Il diabete è roba da grandi, ovvero si fa presto a capire che per campare qualche anno di più o comunque guadagnare tempo nella vita occorre avere un poco di disciplina, una forma di regolazione un tempo, almeno per noi maschietti, era dato dal servizio militare di leva, essendo la fase adolescenziale e iniziale dell’età adulta turbolenta e dolente, indolente contemporaneamente, così come insofferente, per gli individui “sani” c’era il passaggio dall’io al noi inteso come essere in uno Stato attraverso un periodo di vita sotto “le armi”. Il diabetico conclamato era riformato dal prestare il servizio militare e tale regola permane pure oggi per il servizio di ferma o comunque la carriera nelle varie armi.

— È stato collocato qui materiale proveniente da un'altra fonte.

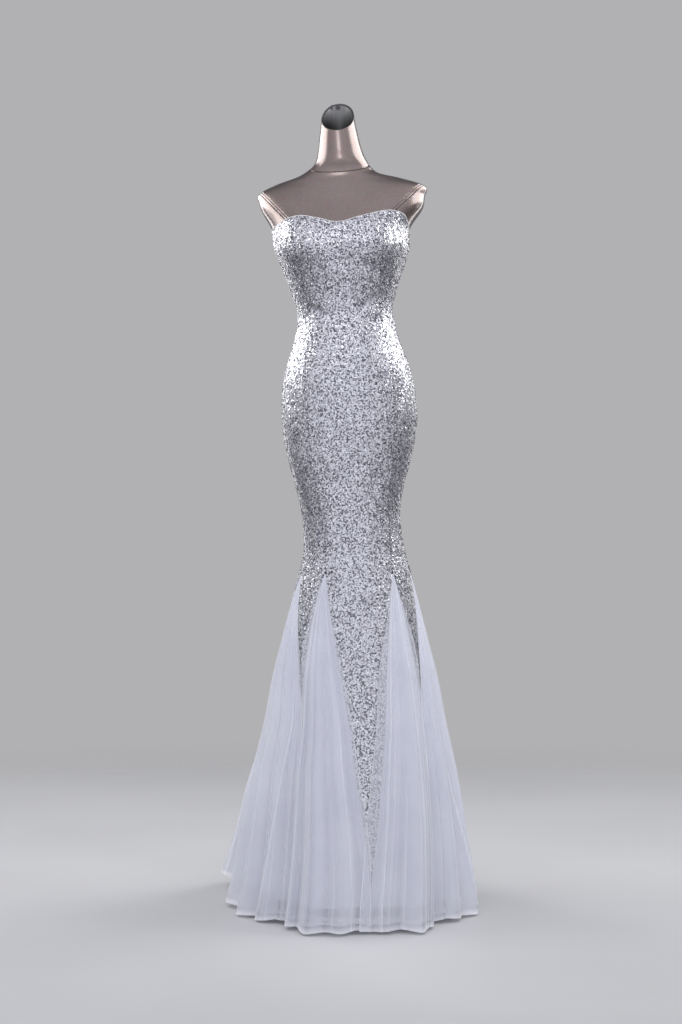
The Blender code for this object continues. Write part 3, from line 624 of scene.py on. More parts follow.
def link_mesh(name, points, faces, material):
    """A smooth object from points and faces."""
    data = bpy.data.meshes.new(name)
    data.from_pydata([tuple(point) for point in points], [], faces)
    data.validate()
    return link_piece(name, data, material, SHARP_DEG)


def numbered(grid):
    """The numbers of a grid's points, in rows and columns."""
    return np.arange(grid[..., 0].size).reshape(grid.shape[:2])


def grid_quads(numbers, flip=False):
    """Quads between the neighbours in a grid of point numbers."""
    corners = numbers[:-1, :-1], numbers[:-1, 1:], numbers[1:, 1:], numbers[1:, :-1]
    quads = np.stack(corners, axis=-1).reshape(-1, 4)
    return (quads[:, ::-1] if flip else quads).tolist()


def grid_normals(grid):
    """Normals of a grid of points, from its own slopes."""
    return unit(np.cross(np.gradient(grid, axis=1), np.gradient(grid, axis=0)))


def make_wall(name, outer, thickness, material):
    """A thin closed shell: a grid of points, the same grid set in, and its rim."""
    inner = outer - grid_normals(outer) * thickness
    numbers = numbered(outer)
    count = numbers.size
    faces = grid_quads(numbers) + grid_quads(numbers + count, flip=True)
    here = np.concatenate(
        [numbers[0], numbers[1:, -1], numbers[-1, -2::-1], numbers[-2:0:-1, 0]])
    there = np.roll(here, -1)
    faces += np.stack([there, here, count + here, count + there], axis=-1).tolist()
    return link_mesh(name, np.concatenate([outer, inner]).reshape(-1, 3), faces, material)


def closed_rings(name, rings, material, looped=False):
    """A closed surface through rings of points: flat ends, or last joined to first."""
    numbers = numbered(rings)
    faces = grid_quads(np.pad(numbers, ((0, int(looped)), (0, 1)), "wrap"))
    if not looped:
        faces += [numbers[0, ::-1].tolist(), numbers[-1].tolist()]
    return link_mesh(name, rings.reshape(-1, 3), faces, material)


def make_tube(name, line, radius, material, looped=False):
    """A round tube along a line of points."""
    if looped:
        ahead, behind = np.roll(line, -1, axis=0), np.roll(line, 1, axis=0)
    else:
        ahead, behind = np.vstack([line[1:], line[-1:]]), np.vstack([line[:1], line[:-1]])
    forward = unit(ahead - behind)
    side = unit(np.cross(forward, TUBE_UP))
    top = np.cross(side, forward)
    turns = circle(TUBE_SIDES)[:, None]
    ring = side[:, None] * np.cos(turns) - top[:, None] * np.sin(turns)
    return closed_rings(name, line[:, None] + ring * radius, material, looped)


def add_values(piece, name, values, domain="POINT"):
    """A named number on each point or face, for the material to read."""
    attribute = piece.data.attributes.new(name, "FLOAT", domain)
    attribute.data.foreach_set("value", np.asarray(values, np.float32).ravel())


def arc_lengths(points):
    """Distances along rows of points, from each row's first point."""
    steps = np.linalg.norm(np.diff(points, axis=-2), axis=-1)
    start = np.zeros(steps.shape[:-1] + (1,))
    return np.concatenate([start, np.cumsum(steps, axis=-1)], axis=-1)


def dress(piece, slot, *nodes, body=GOWN_BODY):
    """Let a piece ride on its body, in place of CAD nodes, which it hides; slot is not used.
    """
    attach(piece, body)
    if nodes:
        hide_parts(*nodes)
    return piece


# ---- materials ---------------------------------------------------------------
def feed(tree, socket, value):
    """Give a socket a value, or link it to another node's output."""
    if isinstance(value, bpy.types.NodeSocket):
        tree.links.new(value, socket)
    else:
        socket.default_value = value


def adjust(tree, node, **settings):
    """Set a node's inputs, named with _ for a space, and its own properties."""
    for name, value in settings.items():
        socket = node.inputs.get(name.replace("_", " "))
        if socket is None:
            setattr(node, name, value)
        else:
            feed(tree, socket, value)
    return node


def add_node(tree, kind, *values, **settings):
    """A shader node, adjusted, with its first inputs given in order."""
    node = adjust(tree, tree.nodes.new(f"ShaderNode{kind}"), **settings)
    for socket, value in zip(node.inputs, values):
        feed(tree, socket, value)
    return node


def new_material(name, colour, roughness, metallic=0.0):
    """A material with its shader, ready for more nodes."""
    material = bpy.data.materials.new(name)
    material.use_nodes = True
    material.diffuse_color = (*colour, 1)
    tree = material.node_tree
    shader = adjust(tree, tree.nodes["Principled BSDF"], Base_Color=(*colour, 1),
                    Roughness=roughness, Metallic=metallic)
    return material, tree, shader


def object_place(tree):
    """The object's own coordinates, which are metres in the row frame."""
    return add_node(tree, "TexCoord").outputs["Object"]


def attribute(tree, name):
    """A number that the mesh carries."""
    return add_node(tree, "Attribute", attribute_name=name).outputs["Fac"]


def noise(tree, place_socket, scale, detail=2.0):
    """A noise pattern on the object."""
    return add_node(
        tree, "TexNoise", Scale=scale, Detail=detail, Vector=place_socket).outputs["Fac"]


def cells(tree, place_socket, scale):
    """The outputs of a pattern of cells."""
    return add_node(tree, "TexVoronoi", Scale=scale, Vector=place_socket).outputs


def ramp(tree, factor, *stops):
    """Colours along a factor, from (position, colour) stops."""
    node = add_node(tree, "ValToRGB", factor)
    elements = node.color_ramp.elements
    while len(elements) < len(stops):
        elements.new(0.5)
    for element, (position, colour) in zip(elements, stops):
        element.position = position
        element.color = (*colour, 1)
    return node.outputs["Color"]


def mottled(tree, place_socket, scale, detail, dark, light, low=0.30):
    """A colour that wanders between two."""
    pattern = noise(tree, place_socket, scale, detail)
    return ramp(tree, pattern, (low, dark), (1 - low, light))


def map_range(tree, value, limits):
    """A value carried smoothly from one range, the first two limits, to another."""
    names = ("From_Min", "From_Max", "To_Min", "To_Max")
    return add_node(tree, "MapRange", interpolation_type="SMOOTHSTEP", Value=value,
                    **dict(zip(names, limits))).outputs["Result"]


def mixed_colour(tree, **settings):
    """Colour B over colour A."""
    return add_node(tree, "Mix", data_type="RGBA", **settings).outputs["Result"]


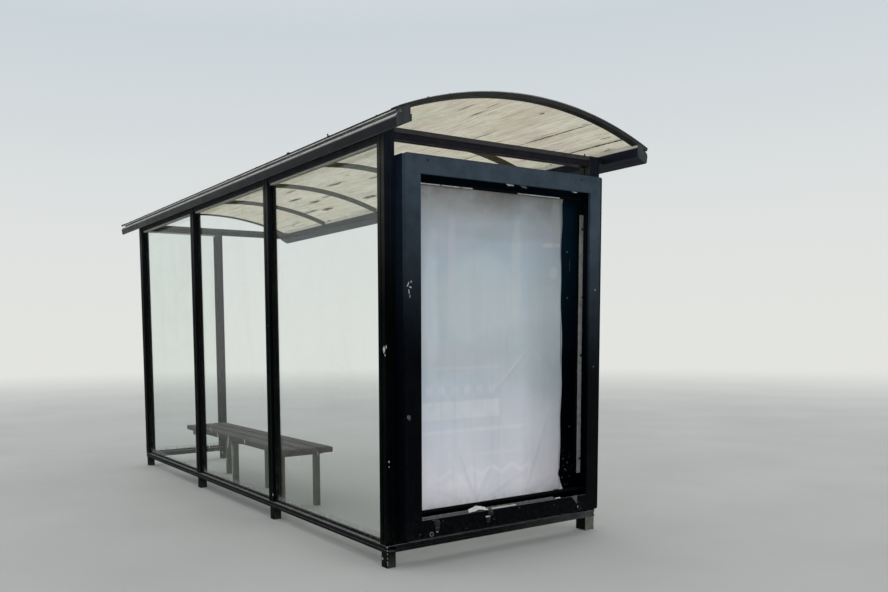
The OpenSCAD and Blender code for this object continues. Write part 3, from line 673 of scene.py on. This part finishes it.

I diabetici appartenenti al partito del “diabete senza limiti” sostengono che sarebbe da eliminare questa sorta di divieto, capisco che la coerenza è lecita ma c’è un distinguo pesante da fare: siccome esercitare un ruolo di attacco, difesa o comunque d’azione bellica significa non solo essere in forma, ma garantire di avere piena padronanza della propria condizione psicofisica è evidente come in condizioni di elevata difficoltà: tipo carenza di cibo e acqua o costrizioni ambientali una persona con una patologia complessa e manifestazioni sintomatologiche pesanti (ipoglicemia, iperglicemia e chetoacidosi solo per citarne alcune) finisce per essere d’intralcio se non mettere in pericolo un’azione militare e tutta la squadra impiegata. Figuriamoci se mai gli ufficiali in capo vanno a prendersi una responsabilità simile.
E’ successo invece che per un diabete con esordio nel corso della carriera militare sia avvenuto un mutamento di mansioni da “operativo” a “stanziale”. Per concludere la digressione circa il tema servizio militare e diabete chi vi scrive ottenne la riforma permanente dal servizio di leva nel 1979 e ricordo proprio nel 1981 un episodio di cronaca accaduto nel modenese di un giovane uomo dell’età di 21 anni affetto da diabete 1, il quale morì mentre prestava la leva. Come era potuta succedere una cosa simile? Si venne a sapere che il soggetto nascose alla visita medica di leva l’essere diabetico perché voleva fare il militare e il resto è presto detto: all’epoca l’agibilità per la somministrazione dell’insulina era quanto meno debole: le penne ancora non c’erano e cominciavano ad apparire le prime siringhe di plastica solo per fare qualche esempio, poi nel caso estremo sopradetto vi erano altri fattori ben più chiari e marcati, come il rifiuto della malattia fino alle estreme conseguenze.
Oggi fare il soldato è facoltativo e anzi viene riservato solo a chi lo vuol fare di carriera e come professione, nonostante questo ho voluto ripercorrere un passo del recente passato per marcare una questione che resta e resterà sempre presente nelle tappe dell’evoluzione umana con il diabete tipo 1: la criticità del rapporto tra malattia e adolescenza con le tappe successive di sviluppo.
L’argomento si riflette sia sui maschi che nelle femmine, l’errore che spesso si fa sta nel voler assurgersi a “risolutori” del fatto per poi passare per estremo a menefreghisti , quando invece si tratta di identificare le situazioni problematiche e affrontarle come si deve.